SHORT PROBLEM:
Find the number of lines below in which the word "from" appears, and write that number only.
== THE INPUT ==
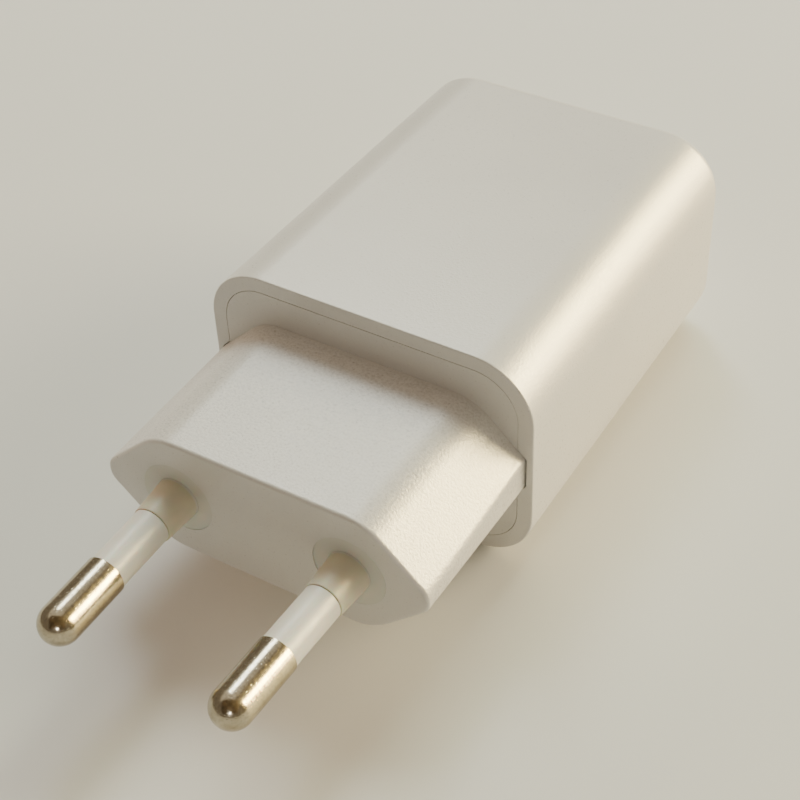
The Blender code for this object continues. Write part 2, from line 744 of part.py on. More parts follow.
===
== THE INPUT ==
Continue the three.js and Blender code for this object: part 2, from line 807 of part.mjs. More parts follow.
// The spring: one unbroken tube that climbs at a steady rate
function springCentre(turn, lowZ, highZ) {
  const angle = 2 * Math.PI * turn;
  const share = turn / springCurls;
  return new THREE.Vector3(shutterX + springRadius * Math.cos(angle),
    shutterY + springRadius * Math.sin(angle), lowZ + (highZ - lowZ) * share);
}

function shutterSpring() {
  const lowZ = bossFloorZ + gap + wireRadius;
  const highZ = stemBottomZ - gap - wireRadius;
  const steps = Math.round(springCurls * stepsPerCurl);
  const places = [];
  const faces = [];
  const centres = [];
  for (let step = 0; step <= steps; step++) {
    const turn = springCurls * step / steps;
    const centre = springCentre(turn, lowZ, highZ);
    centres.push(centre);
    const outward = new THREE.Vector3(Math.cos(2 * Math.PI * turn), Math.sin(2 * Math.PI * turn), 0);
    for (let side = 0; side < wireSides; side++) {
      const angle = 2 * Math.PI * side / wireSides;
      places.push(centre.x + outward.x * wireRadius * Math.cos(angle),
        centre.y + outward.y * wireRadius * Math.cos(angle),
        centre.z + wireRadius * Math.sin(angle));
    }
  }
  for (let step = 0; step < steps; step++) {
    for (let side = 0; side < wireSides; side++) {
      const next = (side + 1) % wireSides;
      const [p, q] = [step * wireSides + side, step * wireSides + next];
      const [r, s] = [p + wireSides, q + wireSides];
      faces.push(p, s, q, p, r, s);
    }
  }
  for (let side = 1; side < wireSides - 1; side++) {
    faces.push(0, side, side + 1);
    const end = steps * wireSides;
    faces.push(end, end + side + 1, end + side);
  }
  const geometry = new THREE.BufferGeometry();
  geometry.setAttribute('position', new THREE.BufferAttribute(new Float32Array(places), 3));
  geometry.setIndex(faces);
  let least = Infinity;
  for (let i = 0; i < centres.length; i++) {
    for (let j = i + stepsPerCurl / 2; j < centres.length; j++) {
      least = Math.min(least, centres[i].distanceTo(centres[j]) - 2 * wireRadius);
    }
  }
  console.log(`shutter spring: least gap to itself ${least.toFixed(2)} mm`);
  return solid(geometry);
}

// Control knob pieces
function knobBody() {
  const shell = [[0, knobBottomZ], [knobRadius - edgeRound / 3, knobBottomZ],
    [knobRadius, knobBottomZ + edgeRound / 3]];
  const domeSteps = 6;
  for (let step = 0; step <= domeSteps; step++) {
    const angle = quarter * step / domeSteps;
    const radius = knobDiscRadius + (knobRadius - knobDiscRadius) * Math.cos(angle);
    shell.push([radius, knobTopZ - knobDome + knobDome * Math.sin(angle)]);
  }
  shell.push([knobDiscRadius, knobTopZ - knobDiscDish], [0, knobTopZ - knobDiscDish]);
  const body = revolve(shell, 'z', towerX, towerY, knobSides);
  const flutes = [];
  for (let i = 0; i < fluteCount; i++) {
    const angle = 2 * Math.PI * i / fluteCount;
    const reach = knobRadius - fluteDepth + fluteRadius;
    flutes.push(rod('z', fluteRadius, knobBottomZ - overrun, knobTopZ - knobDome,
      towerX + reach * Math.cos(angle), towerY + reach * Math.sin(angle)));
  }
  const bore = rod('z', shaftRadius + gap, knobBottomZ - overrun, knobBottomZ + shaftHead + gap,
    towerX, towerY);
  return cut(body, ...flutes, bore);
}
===
THE RESULT:
2